• WHAT YOU SHOULD DO
Print the full listing exactly.

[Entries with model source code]
<<<<

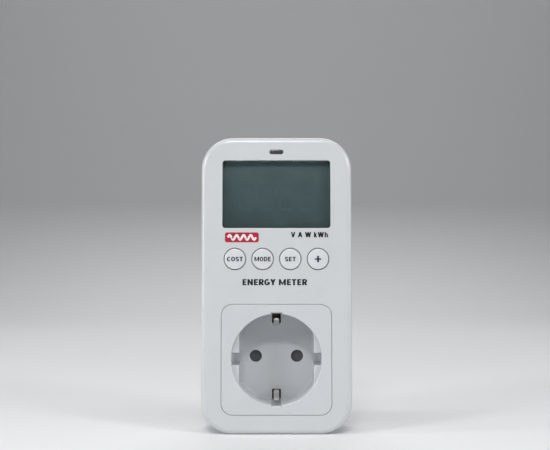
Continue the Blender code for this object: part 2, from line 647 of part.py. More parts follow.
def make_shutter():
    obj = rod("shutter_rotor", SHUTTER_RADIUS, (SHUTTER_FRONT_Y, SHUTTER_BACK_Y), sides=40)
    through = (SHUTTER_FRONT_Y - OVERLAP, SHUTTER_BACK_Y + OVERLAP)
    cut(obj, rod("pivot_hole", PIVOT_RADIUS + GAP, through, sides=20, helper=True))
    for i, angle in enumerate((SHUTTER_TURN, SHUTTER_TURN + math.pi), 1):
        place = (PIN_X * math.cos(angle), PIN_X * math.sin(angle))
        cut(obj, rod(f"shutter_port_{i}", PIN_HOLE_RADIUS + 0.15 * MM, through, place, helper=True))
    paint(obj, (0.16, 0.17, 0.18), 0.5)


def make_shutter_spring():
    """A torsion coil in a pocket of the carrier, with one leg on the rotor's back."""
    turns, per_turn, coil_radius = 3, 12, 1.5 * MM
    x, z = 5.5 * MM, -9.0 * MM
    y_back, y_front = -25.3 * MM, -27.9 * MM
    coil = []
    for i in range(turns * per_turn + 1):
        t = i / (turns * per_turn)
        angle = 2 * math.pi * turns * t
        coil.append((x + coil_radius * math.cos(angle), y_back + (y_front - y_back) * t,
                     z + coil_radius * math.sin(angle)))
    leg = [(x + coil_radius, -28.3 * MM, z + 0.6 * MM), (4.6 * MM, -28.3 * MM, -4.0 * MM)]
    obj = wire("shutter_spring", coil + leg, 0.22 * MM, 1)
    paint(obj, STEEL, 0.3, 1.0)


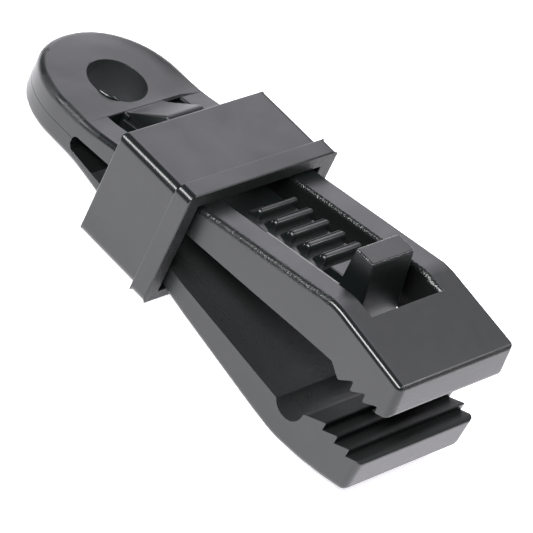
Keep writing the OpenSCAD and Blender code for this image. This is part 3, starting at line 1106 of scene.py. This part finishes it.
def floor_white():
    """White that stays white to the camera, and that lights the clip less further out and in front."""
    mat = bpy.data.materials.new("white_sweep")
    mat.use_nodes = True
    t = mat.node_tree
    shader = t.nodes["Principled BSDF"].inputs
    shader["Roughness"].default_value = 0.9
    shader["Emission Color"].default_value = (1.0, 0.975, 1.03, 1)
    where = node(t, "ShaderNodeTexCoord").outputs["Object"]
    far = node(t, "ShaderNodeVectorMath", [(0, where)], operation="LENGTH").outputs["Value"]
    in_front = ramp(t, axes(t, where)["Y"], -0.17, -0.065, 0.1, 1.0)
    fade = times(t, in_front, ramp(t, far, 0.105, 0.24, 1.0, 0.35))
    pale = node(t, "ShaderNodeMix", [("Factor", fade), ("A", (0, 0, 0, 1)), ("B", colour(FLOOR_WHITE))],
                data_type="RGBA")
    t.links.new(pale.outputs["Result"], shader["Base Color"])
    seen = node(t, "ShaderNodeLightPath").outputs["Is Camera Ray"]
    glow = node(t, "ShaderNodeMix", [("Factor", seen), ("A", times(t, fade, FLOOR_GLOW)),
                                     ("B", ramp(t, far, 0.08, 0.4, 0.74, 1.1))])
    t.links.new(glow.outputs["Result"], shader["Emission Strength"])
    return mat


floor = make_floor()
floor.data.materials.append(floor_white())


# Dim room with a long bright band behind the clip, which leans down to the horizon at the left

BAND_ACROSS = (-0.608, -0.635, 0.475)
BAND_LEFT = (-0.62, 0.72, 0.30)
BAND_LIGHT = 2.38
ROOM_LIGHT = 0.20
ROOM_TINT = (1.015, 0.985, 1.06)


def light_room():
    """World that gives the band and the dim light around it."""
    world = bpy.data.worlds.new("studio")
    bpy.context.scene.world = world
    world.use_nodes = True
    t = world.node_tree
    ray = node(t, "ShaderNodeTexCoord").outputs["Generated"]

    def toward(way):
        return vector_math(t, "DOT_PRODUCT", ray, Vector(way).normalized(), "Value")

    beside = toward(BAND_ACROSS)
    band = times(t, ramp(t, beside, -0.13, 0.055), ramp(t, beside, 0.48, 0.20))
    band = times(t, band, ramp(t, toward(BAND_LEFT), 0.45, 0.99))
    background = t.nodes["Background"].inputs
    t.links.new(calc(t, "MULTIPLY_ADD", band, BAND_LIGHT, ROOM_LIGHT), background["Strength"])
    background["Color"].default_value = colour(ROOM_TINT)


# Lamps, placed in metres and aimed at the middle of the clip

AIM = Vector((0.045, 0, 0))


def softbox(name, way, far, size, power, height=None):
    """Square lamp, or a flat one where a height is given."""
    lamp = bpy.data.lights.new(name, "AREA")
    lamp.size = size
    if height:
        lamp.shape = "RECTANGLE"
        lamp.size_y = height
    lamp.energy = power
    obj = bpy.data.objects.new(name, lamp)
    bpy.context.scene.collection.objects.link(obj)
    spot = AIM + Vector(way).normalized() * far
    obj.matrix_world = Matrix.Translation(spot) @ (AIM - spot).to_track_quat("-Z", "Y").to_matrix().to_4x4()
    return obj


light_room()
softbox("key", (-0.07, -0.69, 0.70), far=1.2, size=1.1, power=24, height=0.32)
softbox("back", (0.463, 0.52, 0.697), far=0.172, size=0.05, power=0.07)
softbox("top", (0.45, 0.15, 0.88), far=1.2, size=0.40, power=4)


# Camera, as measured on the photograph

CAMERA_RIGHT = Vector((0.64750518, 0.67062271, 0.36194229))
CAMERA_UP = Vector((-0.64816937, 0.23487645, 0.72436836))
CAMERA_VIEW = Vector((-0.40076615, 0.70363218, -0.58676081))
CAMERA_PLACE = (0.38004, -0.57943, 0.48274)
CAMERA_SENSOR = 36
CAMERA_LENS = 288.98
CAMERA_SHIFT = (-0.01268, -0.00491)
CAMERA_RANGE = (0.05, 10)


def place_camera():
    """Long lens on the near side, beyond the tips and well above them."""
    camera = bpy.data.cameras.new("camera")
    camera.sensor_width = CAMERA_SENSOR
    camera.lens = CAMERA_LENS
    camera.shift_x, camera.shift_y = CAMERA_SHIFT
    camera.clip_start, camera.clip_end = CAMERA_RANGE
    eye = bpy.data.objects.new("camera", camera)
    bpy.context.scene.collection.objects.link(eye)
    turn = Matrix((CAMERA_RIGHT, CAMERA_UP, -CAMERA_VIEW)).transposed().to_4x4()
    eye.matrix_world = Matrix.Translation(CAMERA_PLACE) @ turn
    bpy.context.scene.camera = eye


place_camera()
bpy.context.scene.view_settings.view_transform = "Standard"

>>>>

• THE SOLUTION
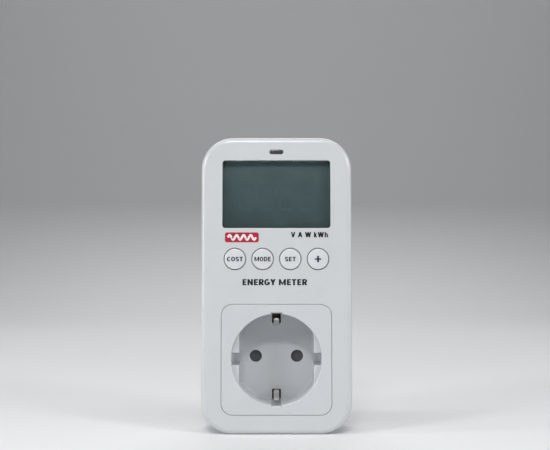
Continue the Blender code for this object: part 2, from line 647 of part.py. More parts follow.
def make_shutter():
    obj = rod("shutter_rotor", SHUTTER_RADIUS, (SHUTTER_FRONT_Y, SHUTTER_BACK_Y), sides=40)
    through = (SHUTTER_FRONT_Y - OVERLAP, SHUTTER_BACK_Y + OVERLAP)
    cut(obj, rod("pivot_hole", PIVOT_RADIUS + GAP, through, sides=20, helper=True))
    for i, angle in enumerate((SHUTTER_TURN, SHUTTER_TURN + math.pi), 1):
        place = (PIN_X * math.cos(angle), PIN_X * math.sin(angle))
        cut(obj, rod(f"shutter_port_{i}", PIN_HOLE_RADIUS + 0.15 * MM, through, place, helper=True))
    paint(obj, (0.16, 0.17, 0.18), 0.5)


def make_shutter_spring():
    """A torsion coil in a pocket of the carrier, with one leg on the rotor's back."""
    turns, per_turn, coil_radius = 3, 12, 1.5 * MM
    x, z = 5.5 * MM, -9.0 * MM
    y_back, y_front = -25.3 * MM, -27.9 * MM
    coil = []
    for i in range(turns * per_turn + 1):
        t = i / (turns * per_turn)
        angle = 2 * math.pi * turns * t
        coil.append((x + coil_radius * math.cos(angle), y_back + (y_front - y_back) * t,
                     z + coil_radius * math.sin(angle)))
    leg = [(x + coil_radius, -28.3 * MM, z + 0.6 * MM), (4.6 * MM, -28.3 * MM, -4.0 * MM)]
    obj = wire("shutter_spring", coil + leg, 0.22 * MM, 1)
    paint(obj, STEEL, 0.3, 1.0)


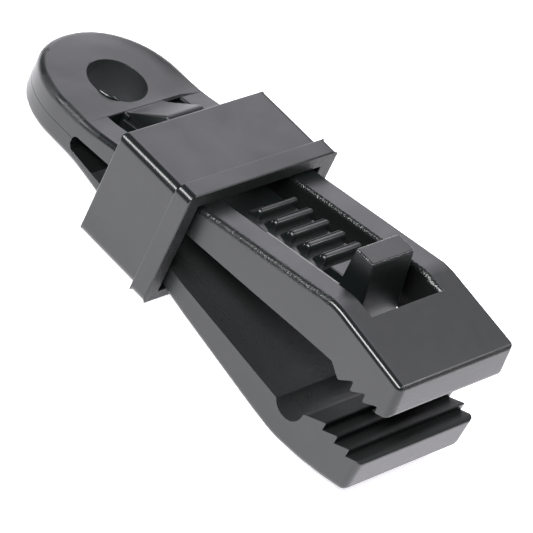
Keep writing the OpenSCAD and Blender code for this image. This is part 3, starting at line 1106 of scene.py. This part finishes it.
def floor_white():
    """White that stays white to the camera, and that lights the clip less further out and in front."""
    mat = bpy.data.materials.new("white_sweep")
    mat.use_nodes = True
    t = mat.node_tree
    shader = t.nodes["Principled BSDF"].inputs
    shader["Roughness"].default_value = 0.9
    shader["Emission Color"].default_value = (1.0, 0.975, 1.03, 1)
    where = node(t, "ShaderNodeTexCoord").outputs["Object"]
    far = node(t, "ShaderNodeVectorMath", [(0, where)], operation="LENGTH").outputs["Value"]
    in_front = ramp(t, axes(t, where)["Y"], -0.17, -0.065, 0.1, 1.0)
    fade = times(t, in_front, ramp(t, far, 0.105, 0.24, 1.0, 0.35))
    pale = node(t, "ShaderNodeMix", [("Factor", fade), ("A", (0, 0, 0, 1)), ("B", colour(FLOOR_WHITE))],
                data_type="RGBA")
    t.links.new(pale.outputs["Result"], shader["Base Color"])
    seen = node(t, "ShaderNodeLightPath").outputs["Is Camera Ray"]
    glow = node(t, "ShaderNodeMix", [("Factor", seen), ("A", times(t, fade, FLOOR_GLOW)),
                                     ("B", ramp(t, far, 0.08, 0.4, 0.74, 1.1))])
    t.links.new(glow.outputs["Result"], shader["Emission Strength"])
    return mat


floor = make_floor()
floor.data.materials.append(floor_white())


# Dim room with a long bright band behind the clip, which leans down to the horizon at the left

BAND_ACROSS = (-0.608, -0.635, 0.475)
BAND_LEFT = (-0.62, 0.72, 0.30)
BAND_LIGHT = 2.38
ROOM_LIGHT = 0.20
ROOM_TINT = (1.015, 0.985, 1.06)


def light_room():
    """World that gives the band and the dim light around it."""
    world = bpy.data.worlds.new("studio")
    bpy.context.scene.world = world
    world.use_nodes = True
    t = world.node_tree
    ray = node(t, "ShaderNodeTexCoord").outputs["Generated"]

    def toward(way):
        return vector_math(t, "DOT_PRODUCT", ray, Vector(way).normalized(), "Value")

    beside = toward(BAND_ACROSS)
    band = times(t, ramp(t, beside, -0.13, 0.055), ramp(t, beside, 0.48, 0.20))
    band = times(t, band, ramp(t, toward(BAND_LEFT), 0.45, 0.99))
    background = t.nodes["Background"].inputs
    t.links.new(calc(t, "MULTIPLY_ADD", band, BAND_LIGHT, ROOM_LIGHT), background["Strength"])
    background["Color"].default_value = colour(ROOM_TINT)


# Lamps, placed in metres and aimed at the middle of the clip

AIM = Vector((0.045, 0, 0))


def softbox(name, way, far, size, power, height=None):
    """Square lamp, or a flat one where a height is given."""
    lamp = bpy.data.lights.new(name, "AREA")
    lamp.size = size
    if height:
        lamp.shape = "RECTANGLE"
        lamp.size_y = height
    lamp.energy = power
    obj = bpy.data.objects.new(name, lamp)
    bpy.context.scene.collection.objects.link(obj)
    spot = AIM + Vector(way).normalized() * far
    obj.matrix_world = Matrix.Translation(spot) @ (AIM - spot).to_track_quat("-Z", "Y").to_matrix().to_4x4()
    return obj


light_room()
softbox("key", (-0.07, -0.69, 0.70), far=1.2, size=1.1, power=24, height=0.32)
softbox("back", (0.463, 0.52, 0.697), far=0.172, size=0.05, power=0.07)
softbox("top", (0.45, 0.15, 0.88), far=1.2, size=0.40, power=4)


# Camera, as measured on the photograph

CAMERA_RIGHT = Vector((0.64750518, 0.67062271, 0.36194229))
CAMERA_UP = Vector((-0.64816937, 0.23487645, 0.72436836))
CAMERA_VIEW = Vector((-0.40076615, 0.70363218, -0.58676081))
CAMERA_PLACE = (0.38004, -0.57943, 0.48274)
CAMERA_SENSOR = 36
CAMERA_LENS = 288.98
CAMERA_SHIFT = (-0.01268, -0.00491)
CAMERA_RANGE = (0.05, 10)


def place_camera():
    """Long lens on the near side, beyond the tips and well above them."""
    camera = bpy.data.cameras.new("camera")
    camera.sensor_width = CAMERA_SENSOR
    camera.lens = CAMERA_LENS
    camera.shift_x, camera.shift_y = CAMERA_SHIFT
    camera.clip_start, camera.clip_end = CAMERA_RANGE
    eye = bpy.data.objects.new("camera", camera)
    bpy.context.scene.collection.objects.link(eye)
    turn = Matrix((CAMERA_RIGHT, CAMERA_UP, -CAMERA_VIEW)).transposed().to_4x4()
    eye.matrix_world = Matrix.Translation(CAMERA_PLACE) @ turn
    bpy.context.scene.camera = eye


place_camera()
bpy.context.scene.view_settings.view_transform = "Standard"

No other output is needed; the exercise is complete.